2 years 9 months 6 days ago Monday, July 19 2021 Jul 19, 2021 July 19, 2021 10:42 PM July 19, 2021 in News
Source: WBRZ

BATON ROUGE - A packed house of residents watched as the East Baton Rouge planning commission greenlit Monday two subdivisions in its monthly meeting.

Another subdivision project was deferred while commissioners denied a fourth.

A proposed 986-home subdivision at the intersection of Groom Road and Old Scenic Highway was deferred for 30 days. A large swath of Zachary residents, including police chief David McDavid, showed up before the commission voted to hold off on a vote.

The commission noted several parties had reached out about the subdivision, citing concerns about overcrowding in Zachary schools, the impact on first responders and traffic.

The commission would later approve plans for The Park at Jones Creek, a 23-townhome project along Jones Creek Road near South Harrell's Ferry Road. The proposal spans nearly six acres, with half in a flood zone.

Commissioners debated possibly deferring the development or outright denying it before ultimately giving it the green light, even as some residents pushed back.

"The priority should be for all sites now, not to build in the AE flood zone, the special flood area-hazard zone," one resident said. "Every project that comes up in which that's approved has the potential to really damage what's happening in the parish in terms of this flooding trend, which we all know is getting worse because we saw what happened in May."

The developer, responding in real-time, says steps are being taken to avoid making matters worse.

"Although 50% of the site is in the flood zone, we're only developing a little less than half an acre of it at the rear of the lots," the developer said. "We've gone above and beyond the current requirements, to design for a 25-year storm, and we have designed it for a 100-year storm."

Another proposal, The Gardens at Forest Park, a 26-home development along South Harrell's Ferry Road that backs up to BREC's Forest Park, was not as lucky.
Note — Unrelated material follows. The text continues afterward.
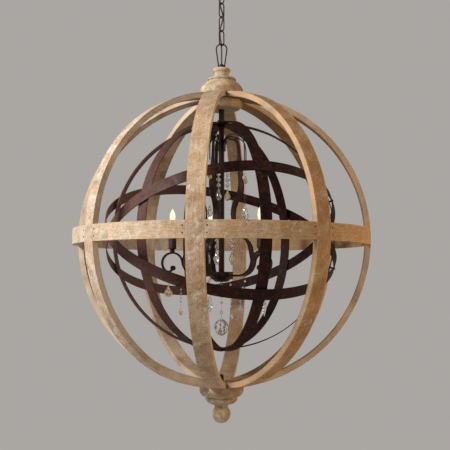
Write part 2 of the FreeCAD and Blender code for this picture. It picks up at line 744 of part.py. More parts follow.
def supply_cord():
    """Cord along its route: straight runs joined by tangent arcs."""
    points = cord_route()
    edges = []
    here = points[0]
    radii = []
    for before, corner, after in zip(points, points[1:], points[2:]):
        back = (before - corner).normalize()
        ahead = (after - corner).normalize()
        half = (math.pi - back.getAngle(ahead)) / 2
        shorter = min((before - corner).Length, (after - corner).Length)
        radius = min(CORD_BEND, 0.45 * shorter / math.tan(half))
        reach = radius * math.tan(half)
        middle = corner + (back + ahead).normalize() * (radius / math.cos(half) - radius)
        start = corner + back * reach
        end = corner + ahead * reach
        edges.append(Part.LineSegment(here, start).toShape())
        edges.append(Part.Arc(start, middle, end).toShape())
        radii.append(round(radius, 1))
        here = end
    edges.append(Part.LineSegment(here, points[-1]).toShape())
    length = sum(edge.Length for edge in edges)
    cord = round_wire(edges, CORD_D)
    share = cord.Volume / (length * math.pi * (CORD_D / 2) ** 2)
    print(f"cord: length {length:.0f} mm, volume over section times length {share:.4f}, radii {radii}")
    return cord


def canopy():
    """Thin ceiling cup."""
    bore = NIPPLE_R + SEAT_GAP
    inner = CANOPY_R - CANOPY_WALL
    low = -CANOPY_H
    steps = [
        ((CANOPY_R, 0),),
        ((CANOPY_R, -CANOPY_RIM),),
        ((CANOPY_R * 0.8, low * 0.72), (COLLAR_R + 8, low)),
        ((bore, low),),
        ((bore, low + CANOPY_WALL),),
        ((COLLAR_R + 8, low + CANOPY_WALL),),
        ((CANOPY_R * 0.8 - CANOPY_WALL, low * 0.72 + CANOPY_WALL), (inner, -CANOPY_RIM)),
    ]
    return turned((inner, 0), steps)


def crossbar():
    """Strap that the outlet box's screws hold."""
    corner = Vector(-CROSSBAR_L / 2, -CROSSBAR_W / 2, -CROSSBAR_T)
    bar = Part.makeBox(CROSSBAR_L, CROSSBAR_W, CROSSBAR_T, corner)
    low = -2 * CROSSBAR_T
    reach = BOX_SCREW_SPACING / 2
    holes = [rod(BOX_SCREW_HOLE_R, low, CROSSBAR_T, at) for at in (-reach, reach)]
    return bar.cut(holes + [rod(NIPPLE_R + THREAD_GAP, low, CROSSBAR_T)])


def write(name, shape):
    """One STEP file per piece."""
    shape.exportStep(f"parts/{name}.step")


def ceiling_pieces():
    """Pieces that stay on the ceiling."""
    loop = pear_loop()
    loop.rotate(Vector(), Vector(1, 0, 0), 180)
    nipple_low = -CANOPY_H - COLLAR_H - NIPPLE_PROUD
    return {
        "crossbar": crossbar(),
        "canopy_nipple": tube(NIPPLE_R, NIPPLE_BORE_R, nipple_low, 0),
        "canopy": canopy(),
        "canopy_loop": raised(turned_to(loop, LOOP_AZIMUTH), -CANOPY_H - COLLAR_H),
        "supply_cord": supply_cord(),
    }


def chain():
    """Links, each turned a quarter from the last."""
    links = {}
    for k in range(LINK_COUNT):
        side = -45 if k % 2 == 0 else 45
        links[f"chain_link_{k + 1}"] = chain_link(FIRST_LINK_Z - k * LINK_PITCH, LOOP_AZIMUTH + side)
    return links


def wooden_orb():
    """Ribs, ring and turned pieces."""
    pieces = {f"rib_{k + 1}": rib(k * 360 / RIB_COUNT) for k in range(RIB_COUNT)}
    nipple = tube(NIPPLE_R, NIPPLE_BORE_R, STEM_TOP - NIPPLE_GRIP, COLLAR_TOP + NIPPLE_PROUD)
    pieces.update({
        "ring_segments": Part.makeCompound(ring_segments()),
        "ring_nails": Part.makeCompound(nails()),
        "top_finial": top_finial(),
        "inner_disc": inner_disc(),
        "bottom_finial": bottom_finial(),
        "pole_bolt": pole_bolt(),
        "hub_nipple": nipple,
        "hub_loop": raised(turned_to(pear_loop(), LOOP_AZIMUTH), COLLAR_TOP),
    })
    return pieces


def iron_orb():
    """Stem, hoops and their fasteners."""
    stem = tube(STEM_R, NIPPLE_R + THREAD_GAP, HUB_BOTTOM - HUB_CAP_H / 2 + 1, STEM_TOP - SEAT_GAP)
    pieces = {"stem_tube": stem, "stem_nuts": Part.makeCompound(stem_nuts())}
    names = [f"upright_hoop_{k + 1}" for k in range(len(HOOP_AZIMUTHS))]
    names += [f"tilted_hoop_{k + 1}" for k in range(len(TILTS))]
    pieces.update(zip(names, hoops()))
    pieces["hoop_rivets"] = Part.makeCompound(rivets())
    return pieces


def lights():
    """Hub, arms, scrolls and candles."""
    pieces = {"arm_hub": arm_hub(), "hub_cap": hub_cap()}
    arm = arm_bar()
    scroll = scroll_bar()
    for k, azimuth in enumerate(ARM_AZIMUTHS):
        pieces[f"arm_{k + 1}"] = turned_to(arm, azimuth)
        pieces[f"scroll_{k + 1}"] = turned_to(scroll, azimuth)
    pieces["candle_cups"] = all_round(candle_cup())
    sleeve = tube(SLEEVE_R, SLEEVE_R - SLEEVE_WALL, CUP_TOP, SLEEVE_TOP, CANDLE_R)
    pieces["candle_sleeves"] = all_round(sleeve)
    pieces["lampholders"] = all_round(lampholder())
    pieces["bulbs"] = all_round(bulb())
    return pieces


def centre_beads():
    """Beads of the middle string, down to a ball that hangs above the hoops' lower pole."""
    tip = HOOP_Z - HOOP_R + HOOP_T + BALL_RISE
    ball = hang_height(hub_eye_height()) - tip - BALL_H / 2
    run = ball - BALL_H / 2
    beads = [(run * share, half_w, half_h) for share, half_w, half_h in CENTRE_BEADS]
    return beads + [(ball, BALL_R, BALL_H / 2)]


def crystals():
    """Strings that hang free: one in the middle, one under each curl, one in each waist."""
    pieces = {"ball_drop": string(0, hub_eye_height(), centre_beads())}
    for k, azimuth in enumerate(ARM_AZIMUTHS):
        beads = ALMOND_BEADS if k % 2 == 0 else PEAR_BEADS
        pieces[f"arm_pendant_{k + 1}"] = turned_to(string(*arm_eye(), beads), azimuth)
        pieces[f"waist_strand_{k + 1}"] = turned_to(string(*scroll_eye(), WAIST_BEADS), azimuth)
    return pieces


# Beads between the middle ring and the ball: share of that run, half width and half height
CENTRE_BEADS = ((0.35, 5.0, 4.0), (0.54, 4.5, 3.8), (0.82, 5.5, 4.6))
# Other strings: distance below the ring, half width and half height of each crystal
ALMOND_BEADS = ((14.0, 4.5, 4.0), (30.0, 4.5, 4.0), (46.0, 5.5, 5.0), (88.0, 8.5, 29.0))
PEAR_BEADS = ((12.0, 4.5, 4.0), (24.0, 3.5, 3.5), (48.0, 13.0, 16.5))
WAIST_BEADS = ((16.0, 3.5, 3.5), (30.0, 4.5, 4.0), (44.0, 4.5, 4.0), (58.0, 4.5, 4.0), (72.0, 5.0, 5.0),
               (88.0, 5.0, 6.0), (114.0, 9.0, 19.0))


def main():
    """Build every piece and write it in the row's frame."""
    os.makedirs("parts", exist_ok=True)
    for name, shape in {**ceiling_pieces(), **chain()}.items():
        write(name, shape)
    for group in (wooden_orb(), iron_orb(), lights(), crystals()):
        for name, shape in group.items():
            write(name, raised(shape, ORB_Z))


main()
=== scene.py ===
"""Dresses the orb chandelier: whitewashed wood, rusted straps, cut glass and lit bulbs.

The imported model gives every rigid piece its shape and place. This script gives those pieces their
finishes, replaces the bulbs, crystals and supply cord with detailed ones, and sets up the studio.
Sizes are in millimetres and heights are measured from the middle of the wooden orb, unless a
name or a comment says otherwise. Azimuth 0 is -Y and grows towards +X.
"""
import logging
import math
from dataclasses import dataclass, field, replace
from enum import Enum

import bpy
from bpy.types import Material, Node, NodeSocket, NodeTree, Object, Scene
from mathutils import Matrix, Vector


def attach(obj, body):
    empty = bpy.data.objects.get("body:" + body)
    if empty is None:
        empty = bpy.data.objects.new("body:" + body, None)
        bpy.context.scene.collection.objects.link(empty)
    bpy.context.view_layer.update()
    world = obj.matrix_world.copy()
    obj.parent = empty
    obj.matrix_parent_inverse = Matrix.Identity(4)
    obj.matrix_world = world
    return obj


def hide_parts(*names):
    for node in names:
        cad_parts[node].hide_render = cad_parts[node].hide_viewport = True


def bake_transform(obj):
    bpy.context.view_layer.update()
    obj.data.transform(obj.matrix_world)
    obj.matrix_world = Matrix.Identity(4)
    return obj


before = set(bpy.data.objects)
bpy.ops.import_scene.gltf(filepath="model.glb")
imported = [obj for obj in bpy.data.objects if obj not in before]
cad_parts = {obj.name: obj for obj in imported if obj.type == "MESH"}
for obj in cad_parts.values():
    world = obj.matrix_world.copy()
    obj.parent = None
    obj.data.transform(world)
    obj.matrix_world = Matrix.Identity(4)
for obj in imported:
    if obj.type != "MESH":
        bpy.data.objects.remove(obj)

log = logging.getLogger("chandelier")

MM = 0.001
ORB_Z = -860.1              # middle of the wooden orb in the shared frame
ORB_R = 432.0               # outer face of its ribs
ARM_AZIMUTHS = tuple(58.0 + 72.0 * k for k in range(5))
ORB_BODY = "orb"
WALL_COLOUR = "AAA6A3"
SMOOTH_UNDER = 40.0         # degrees between two faces that are shaded as one
FACET_SKEW = 0.5            # turn between rings that gives triangular facets

Pair = tuple[float, float]
Outline = tuple[Pair, ...]  # points by distance from an axis and height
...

About a quarter of the plans were within a flood zone.

Commissioners denied the project after a lengthy back and forth with the developer and engineer. A handful of residents spoke in opposition to the development.

"There's been an awful lot of flooding in this community that didn't use to happen," one resident said. "Something does need to be done."

A larger discussion about what projects, based on location and flood mitigation measures, should be approved unfolded as commissioners made their way through July's agenda.

"I'm at the place, until those things have been resolved, that we not build in flood areas and we certainly should not build in flood areas where to answer to drainage in retention ponds," councilwoman and commissioner, Chauna Banks said.

In response, another commissioner, Clifford Grout, argued the commission must follow city-parish ordinances in deciding how to vote on proposed developments.

"I'm very concerned about just flat denying this because we don't like the fact that it's in a flood zone," Grout said. "They can build in a flood zones. We have an entire ordinance about this. I may not like a lot of it, but it is the ordinance. And if we need to change that, then we need to change the ordinance."

The commission also gave final approval to a 150-lot development, Eliza Gardens, along Burbank Drive and fully in a flood zone.